A Palazzo Braschi viene rappresentata in questi giorni la mostra Impronte dedicata all’opera di Paolo Guiotto. I suoi lavori sono partiti come tentativi pittorici a cui la pittura si è ribellata, trasformando quasi indipendentemente dalla volontà dell’artista, la bidimensionalità prima in tridimensionalità e poi ancora in ricerca: indagine sul senso del vuoto e del pieno, dello spazio e della concretezza. Lungi da noi l’idea di affrontare un’altra volta il dibattito obsoleto del rapporto tra disegno e scultura: ci ripugnano ormai queste vecchie querélles assolutamente inutili che lasciano il tempo che trovano. Ogni essere umano, quando si vuole esprimere, sceglie quello che gli è più vicino. Tutto il resto è soltanto chiacchiera accademica.
In questa sua antologica Guiotto ha costruito con le mani, con una irresistibile sensualità materica, il suo bisogno di dire, di parlare del mondo, dell’universo e delle piccole cose; pascoliano e dannunziano allo stesso tempo.

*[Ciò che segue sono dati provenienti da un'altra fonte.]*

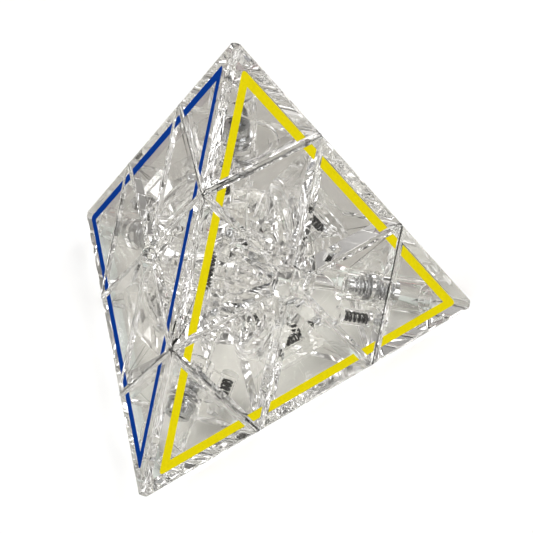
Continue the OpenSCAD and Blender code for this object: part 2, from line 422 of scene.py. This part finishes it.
def round_edges(bm, radius):
    """Rounds the long straight outer edges, the ones that a finger meets."""
    edges = []
    for edge in bm.edges:
        if len(edge.link_faces) == 2 and edge.calc_length() > LONG_EDGE:
            if edge.calc_face_angle_signed(0) > radians(TURNED_EDGE):
                edges.append(edge)
    bmesh.ops.bevel(
        bm, geom=edges, offset=radius, offset_type="OFFSET", segments=3, profile=0.5,
        affect="EDGES", clamp_overlap=False, material=-1, loop_slide=True, miter_outer="ARC")
    bmesh.ops.dissolve_degenerate(bm, edges=bm.edges, dist=0.005 * MM)


def clear_shell(node, body):
    """A CAD node's outer moulding with its long edges softened, which stands for the node."""
    bm = merged_copy(node)
    round_edges(bm, bpy.context.scene.puzzle.plastic.round_outside)
    finish_piece(node + "_clear", bm, body, shell_plastic(), (node,))


def clear_inner(node, body, seam):
    """A CAD node's inner moulding, shrunk by a seam so that it doesn't merge with its neighbours."""
    bm = merged_copy(node)
    if seam:
        bm.normal_update()
        for vert in bm.verts:
            vert.co -= vert.normal * seam
    finish_piece(node + "_clear", bm, body, inner_plastic(), (node,))


def coil(bm, middle, wire, height, place):
    """Adds a closed-end coil spring of wire about Z, from 0 to height, then moves it to its place."""
    # how much of the even rise is taken from the first and last turns
    closed_ends = 0.27
    steps_per_turn = 20
    turns = round(height / (wire * bpy.context.scene.puzzle.metal.coil_gap)) + 0.5
    steps = int(turns * steps_per_turn)
    section = bmesh.ops.create_circle(
        bm, cap_ends=False, segments=10, radius=wire / 2,
        matrix=Matrix.Translation((middle, 0, 0)) @ Matrix.Rotation(pi / 2, 4, "X"))["verts"]
    edges = list(dict.fromkeys(e for v in section for e in v.link_edges))
    rise = height - wire
    before = set(bm.verts) - set(section)
    bmesh.ops.spin(
        bm, geom=section + edges, cent=ORIGIN, axis=(0, 0, 1), dvec=(0, 0, rise / steps),
        angle=2 * pi * steps / steps_per_turn, steps=steps, use_merge=False, use_duplicate=False)
    made = [v for v in bm.verts if v not in before]
    for vert in made:
        vert.co.z += wire / 2 - closed_ends * rise * sin(2 * pi * vert.co.z / rise) / (2 * pi)
    loops = [e for e in bm.edges if len(e.link_faces) == 1]
    bmesh.ops.holes_fill(bm, edges=loops, sides=0)
    bmesh.ops.transform(bm, matrix=place, verts=made)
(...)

La materia è per lui sempre presente, nella sua concretezza sensuale, col desiderio di esistere e di farsi percepire. Noi non pensiamo che la scultura si possa solo vedere: si può anche toccare;
ripercorrendo con le mani il lavoro sensuale dell’artista e il suo bisogno di sentire e di farsi sentire.
Qui il mondo è rappresentato con una cifra classica ed universale; quello degli antichi Eleni e le piramidi degli Atzechi si mescolano a considerazioni filosofiche contemporanee: il mondo è questo, potrebbe anche essere altro. E poi ancora: tenere connotazioni quotidiane legate all’amore, al desiderio, alla fantasia. La materia si raggruma: il bronzo, il marmo e il segno grafico addirittura si estrinsecano in un’esigenza li concretezza. La parola è oltre il gesto, la una sua solidità innegabile e può essere sintetizzata in una lampadina, una scalinata, una meridiana, nell’articolazione di una mano.
Paolo Guiotto si offre all’approccio come un esoterico, di quelli che dell’universo leggono i segni affollati e molteplici in un’ansia di comprensione che non può trovare appagamento nel breve volgere di una vita o di un’epoca e di questa condizione è testimone una grafica sovrabbondante e babelica, anche quando si traduce in cabale cesellate e scavate sulla quadrangolari superfici di bronzo di Spaeculum Aevi oppure di Architetture di primavera; ma poi il suo umanesimo si sublima nei marmi bianchi di Oreste ed Elettra de La Luna o La Terra, nel nero maschile de Il Sole o il niveo corpo di Mimi il cui antropomorfismo, sempre sensuale, si carica di forza simbolica, nel bisogno di chiarire l’intreccio del gioco incessante e pericoloso tra il maschio e la femmina. La mia mano nella mano del poeta è un autentico monumento alla memoria di una voce che ancora sorregge lungo un cammino che l’assenza del compagno rende così periglioso.
Il Crocifisso per la chiesa di S. Antonio ad Assago dà di questo umanesimo l’espressione religiosa e dolente; mentre Il corpo assente grida senza pudore il dolore per la presenza che si è dispersa forse per sempre, per l’abbraccio di un amore che è stato vivo e che ora è solo ricordo che non può essere distrutto per quanto lancinante. Non è comunque, l’opera di Guiotto, esauribile in un autobiografismo per quanto nobile; ma si fa comunicazione per chi abbia in sé voglia di ascoltare o bisogno di parlare.